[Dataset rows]
※
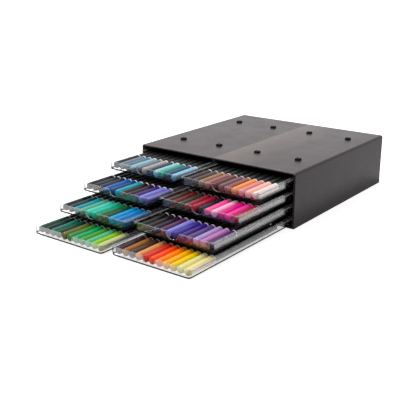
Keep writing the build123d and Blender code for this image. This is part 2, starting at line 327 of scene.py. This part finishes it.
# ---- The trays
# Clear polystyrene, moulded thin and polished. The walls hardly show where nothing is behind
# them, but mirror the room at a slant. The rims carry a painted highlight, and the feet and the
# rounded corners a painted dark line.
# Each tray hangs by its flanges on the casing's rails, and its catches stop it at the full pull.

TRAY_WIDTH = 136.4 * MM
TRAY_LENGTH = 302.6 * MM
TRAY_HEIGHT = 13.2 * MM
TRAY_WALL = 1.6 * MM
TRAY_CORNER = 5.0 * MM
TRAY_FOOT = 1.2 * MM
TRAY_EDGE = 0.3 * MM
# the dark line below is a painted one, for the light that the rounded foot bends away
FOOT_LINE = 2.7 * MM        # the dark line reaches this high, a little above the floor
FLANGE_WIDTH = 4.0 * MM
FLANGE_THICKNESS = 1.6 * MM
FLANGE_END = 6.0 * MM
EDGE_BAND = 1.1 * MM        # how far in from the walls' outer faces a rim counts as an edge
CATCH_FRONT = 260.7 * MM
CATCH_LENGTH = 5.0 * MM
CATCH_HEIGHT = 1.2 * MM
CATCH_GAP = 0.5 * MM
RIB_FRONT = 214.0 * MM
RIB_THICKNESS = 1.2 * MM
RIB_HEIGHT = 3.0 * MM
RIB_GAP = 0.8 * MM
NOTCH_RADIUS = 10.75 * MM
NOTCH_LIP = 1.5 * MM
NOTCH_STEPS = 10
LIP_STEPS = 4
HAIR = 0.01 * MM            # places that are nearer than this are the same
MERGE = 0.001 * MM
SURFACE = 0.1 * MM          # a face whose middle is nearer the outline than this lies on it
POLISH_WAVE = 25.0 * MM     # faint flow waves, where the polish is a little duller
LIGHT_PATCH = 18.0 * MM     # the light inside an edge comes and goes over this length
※
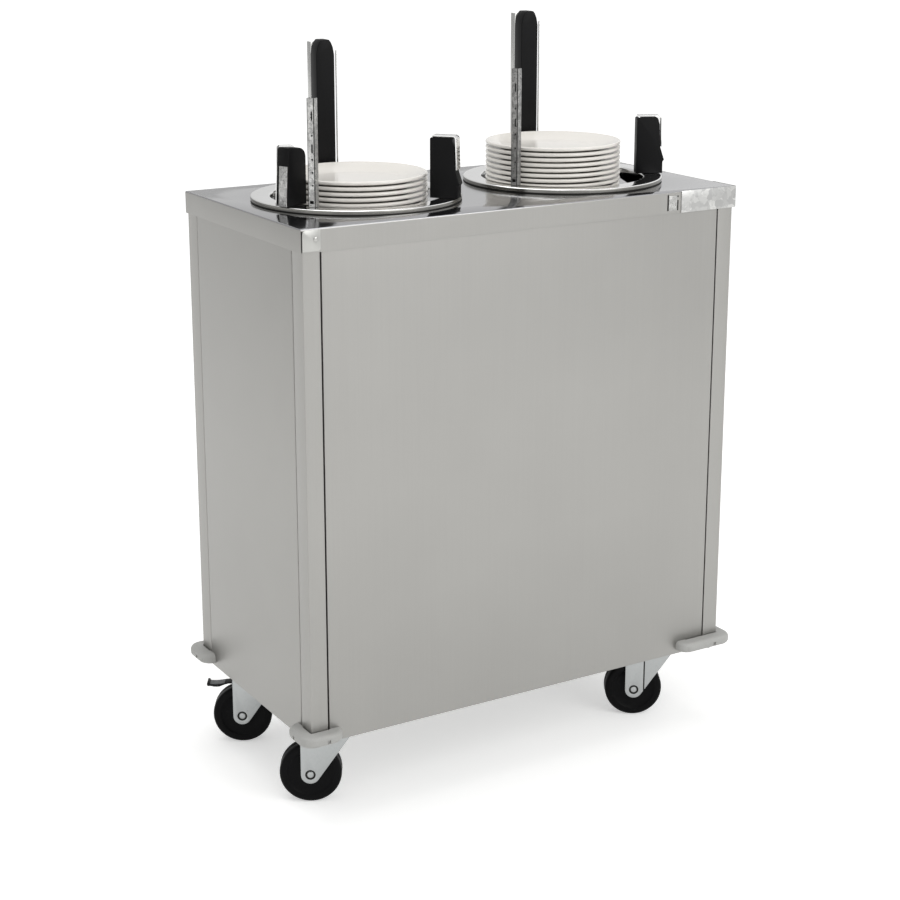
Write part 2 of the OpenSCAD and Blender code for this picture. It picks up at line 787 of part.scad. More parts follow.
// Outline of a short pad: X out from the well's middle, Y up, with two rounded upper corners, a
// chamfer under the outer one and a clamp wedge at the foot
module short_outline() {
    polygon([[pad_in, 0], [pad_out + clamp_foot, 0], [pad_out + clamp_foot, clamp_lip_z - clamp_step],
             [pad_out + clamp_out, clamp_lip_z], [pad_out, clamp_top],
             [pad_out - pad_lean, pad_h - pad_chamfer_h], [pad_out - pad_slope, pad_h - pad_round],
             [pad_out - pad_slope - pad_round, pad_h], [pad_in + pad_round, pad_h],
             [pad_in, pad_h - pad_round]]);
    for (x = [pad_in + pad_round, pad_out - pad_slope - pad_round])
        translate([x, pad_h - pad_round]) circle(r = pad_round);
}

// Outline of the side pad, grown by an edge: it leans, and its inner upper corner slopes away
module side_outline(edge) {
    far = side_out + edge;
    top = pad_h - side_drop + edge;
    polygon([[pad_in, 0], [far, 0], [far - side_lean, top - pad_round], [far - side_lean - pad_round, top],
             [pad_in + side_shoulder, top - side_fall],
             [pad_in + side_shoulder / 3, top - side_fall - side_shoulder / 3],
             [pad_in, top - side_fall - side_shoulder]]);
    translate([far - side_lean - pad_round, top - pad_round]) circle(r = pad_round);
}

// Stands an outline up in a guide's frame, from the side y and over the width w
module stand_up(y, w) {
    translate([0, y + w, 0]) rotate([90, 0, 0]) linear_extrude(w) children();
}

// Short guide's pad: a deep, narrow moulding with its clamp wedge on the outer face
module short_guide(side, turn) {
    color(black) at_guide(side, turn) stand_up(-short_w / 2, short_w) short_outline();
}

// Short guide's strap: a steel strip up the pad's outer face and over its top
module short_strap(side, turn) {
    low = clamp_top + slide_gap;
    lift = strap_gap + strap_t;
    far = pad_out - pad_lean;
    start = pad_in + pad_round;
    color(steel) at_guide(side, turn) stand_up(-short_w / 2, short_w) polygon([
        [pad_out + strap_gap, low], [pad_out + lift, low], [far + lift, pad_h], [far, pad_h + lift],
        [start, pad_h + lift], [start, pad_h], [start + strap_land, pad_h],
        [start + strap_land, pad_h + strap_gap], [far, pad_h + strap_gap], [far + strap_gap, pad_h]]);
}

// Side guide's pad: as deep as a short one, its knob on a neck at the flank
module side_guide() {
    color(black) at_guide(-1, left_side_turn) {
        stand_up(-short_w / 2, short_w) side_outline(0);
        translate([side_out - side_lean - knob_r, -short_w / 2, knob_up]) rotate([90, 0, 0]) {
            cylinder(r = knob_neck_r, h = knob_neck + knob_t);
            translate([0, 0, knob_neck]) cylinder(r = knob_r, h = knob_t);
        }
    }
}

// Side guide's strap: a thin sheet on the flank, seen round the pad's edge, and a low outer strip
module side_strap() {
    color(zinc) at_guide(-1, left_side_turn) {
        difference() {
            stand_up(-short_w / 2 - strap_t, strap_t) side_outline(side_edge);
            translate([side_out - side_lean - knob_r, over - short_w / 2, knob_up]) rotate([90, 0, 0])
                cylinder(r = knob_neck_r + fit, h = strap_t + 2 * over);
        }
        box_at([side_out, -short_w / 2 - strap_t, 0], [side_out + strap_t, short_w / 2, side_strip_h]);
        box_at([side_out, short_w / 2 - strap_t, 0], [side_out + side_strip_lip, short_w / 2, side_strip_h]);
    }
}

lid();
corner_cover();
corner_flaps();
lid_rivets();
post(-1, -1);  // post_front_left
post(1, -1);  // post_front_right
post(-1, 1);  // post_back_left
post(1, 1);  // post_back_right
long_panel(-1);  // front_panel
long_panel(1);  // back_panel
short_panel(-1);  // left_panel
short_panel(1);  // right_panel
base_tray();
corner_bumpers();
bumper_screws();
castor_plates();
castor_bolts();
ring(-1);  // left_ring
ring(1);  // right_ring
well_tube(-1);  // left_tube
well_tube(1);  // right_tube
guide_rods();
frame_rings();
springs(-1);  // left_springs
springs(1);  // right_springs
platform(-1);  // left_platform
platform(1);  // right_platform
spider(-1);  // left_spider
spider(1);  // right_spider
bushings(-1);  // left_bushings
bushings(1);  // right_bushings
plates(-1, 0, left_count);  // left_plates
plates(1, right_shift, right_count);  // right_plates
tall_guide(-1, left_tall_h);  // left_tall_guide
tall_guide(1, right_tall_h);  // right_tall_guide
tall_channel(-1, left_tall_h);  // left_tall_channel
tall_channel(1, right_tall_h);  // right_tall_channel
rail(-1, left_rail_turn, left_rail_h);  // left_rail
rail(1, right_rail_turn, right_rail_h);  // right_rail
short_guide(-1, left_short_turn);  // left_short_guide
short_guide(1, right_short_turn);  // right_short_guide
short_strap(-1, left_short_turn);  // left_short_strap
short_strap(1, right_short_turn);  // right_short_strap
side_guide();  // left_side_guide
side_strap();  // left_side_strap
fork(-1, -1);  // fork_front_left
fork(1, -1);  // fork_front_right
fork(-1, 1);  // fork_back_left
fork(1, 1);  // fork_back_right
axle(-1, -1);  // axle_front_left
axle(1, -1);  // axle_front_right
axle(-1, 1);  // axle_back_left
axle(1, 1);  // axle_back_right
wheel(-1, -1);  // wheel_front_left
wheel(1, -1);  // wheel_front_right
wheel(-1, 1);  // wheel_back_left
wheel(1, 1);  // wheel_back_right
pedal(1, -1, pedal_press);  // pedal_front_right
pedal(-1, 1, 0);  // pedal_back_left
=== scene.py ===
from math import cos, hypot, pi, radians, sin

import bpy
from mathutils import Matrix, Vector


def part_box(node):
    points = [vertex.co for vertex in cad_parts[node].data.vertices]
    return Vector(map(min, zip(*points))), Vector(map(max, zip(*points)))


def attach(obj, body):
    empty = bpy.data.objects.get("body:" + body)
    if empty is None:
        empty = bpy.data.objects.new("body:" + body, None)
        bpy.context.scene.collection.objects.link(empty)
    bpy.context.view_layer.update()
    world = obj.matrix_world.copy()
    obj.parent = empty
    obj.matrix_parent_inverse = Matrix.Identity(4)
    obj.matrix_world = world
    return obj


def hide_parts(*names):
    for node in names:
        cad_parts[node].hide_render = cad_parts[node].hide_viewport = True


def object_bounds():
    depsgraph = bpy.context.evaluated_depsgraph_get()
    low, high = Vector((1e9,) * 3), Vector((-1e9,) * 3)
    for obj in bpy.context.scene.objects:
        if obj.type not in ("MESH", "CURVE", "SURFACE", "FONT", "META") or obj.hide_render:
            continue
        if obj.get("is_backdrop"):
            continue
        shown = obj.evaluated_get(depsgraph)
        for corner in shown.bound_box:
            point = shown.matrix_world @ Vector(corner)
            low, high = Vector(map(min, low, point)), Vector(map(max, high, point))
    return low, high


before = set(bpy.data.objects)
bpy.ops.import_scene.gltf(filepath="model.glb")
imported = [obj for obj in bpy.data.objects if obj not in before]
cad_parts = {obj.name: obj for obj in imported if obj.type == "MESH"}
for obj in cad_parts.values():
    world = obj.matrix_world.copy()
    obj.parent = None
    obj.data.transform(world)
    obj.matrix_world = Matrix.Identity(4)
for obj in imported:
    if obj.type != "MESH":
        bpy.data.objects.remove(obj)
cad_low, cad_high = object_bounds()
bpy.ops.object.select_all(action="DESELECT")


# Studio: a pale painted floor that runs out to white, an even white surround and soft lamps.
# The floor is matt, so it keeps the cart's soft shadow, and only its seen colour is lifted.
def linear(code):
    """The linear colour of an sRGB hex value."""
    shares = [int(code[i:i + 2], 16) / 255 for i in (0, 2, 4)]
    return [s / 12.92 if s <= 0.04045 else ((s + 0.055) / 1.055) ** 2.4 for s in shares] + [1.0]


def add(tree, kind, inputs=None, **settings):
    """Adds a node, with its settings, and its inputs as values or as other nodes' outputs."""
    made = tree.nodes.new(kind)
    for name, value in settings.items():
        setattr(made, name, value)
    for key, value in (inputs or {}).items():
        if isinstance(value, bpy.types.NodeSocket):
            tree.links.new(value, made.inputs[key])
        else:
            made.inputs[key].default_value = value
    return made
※
EXERCISE DESCRIPTION:
Print only the run of lines that begins with the line containing "rail(-1, left_rail_turn, left_rail_h);" and ends with the line containing "depsgraph = bpy.context.evaluated_depsgraph_get()", both included, exactly as they read.

RESPONSE TO THIS TASK:
rail(-1, left_rail_turn, left_rail_h);  // left_rail
rail(1, right_rail_turn, right_rail_h);  // right_rail
short_guide(-1, left_short_turn);  // left_short_guide
short_guide(1, right_short_turn);  // right_short_guide
short_strap(-1, left_short_turn);  // left_short_strap
short_strap(1, right_short_turn);  // right_short_strap
side_guide();  // left_side_guide
side_strap();  // left_side_strap
fork(-1, -1);  // fork_front_left
fork(1, -1);  // fork_front_right
fork(-1, 1);  // fork_back_left
fork(1, 1);  // fork_back_right
axle(-1, -1);  // axle_front_left
axle(1, -1);  // axle_front_right
axle(-1, 1);  // axle_back_left
axle(1, 1);  // axle_back_right
wheel(-1, -1);  // wheel_front_left
wheel(1, -1);  // wheel_front_right
wheel(-1, 1);  // wheel_back_left
wheel(1, 1);  // wheel_back_right
pedal(1, -1, pedal_press);  // pedal_front_right
pedal(-1, 1, 0);  // pedal_back_left
=== scene.py ===
from math import cos, hypot, pi, radians, sin

import bpy
from mathutils import Matrix, Vector


def part_box(node):
    points = [vertex.co for vertex in cad_parts[node].data.vertices]
    return Vector(map(min, zip(*points))), Vector(map(max, zip(*points)))


def attach(obj, body):
    empty = bpy.data.objects.get("body:" + body)
    if empty is None:
        empty = bpy.data.objects.new("body:" + body, None)
        bpy.context.scene.collection.objects.link(empty)
    bpy.context.view_layer.update()
    world = obj.matrix_world.copy()
    obj.parent = empty
    obj.matrix_parent_inverse = Matrix.Identity(4)
    obj.matrix_world = world
    return obj


def hide_parts(*names):
    for node in names:
        cad_parts[node].hide_render = cad_parts[node].hide_viewport = True


def object_bounds():
    depsgraph = bpy.context.evaluated_depsgraph_get()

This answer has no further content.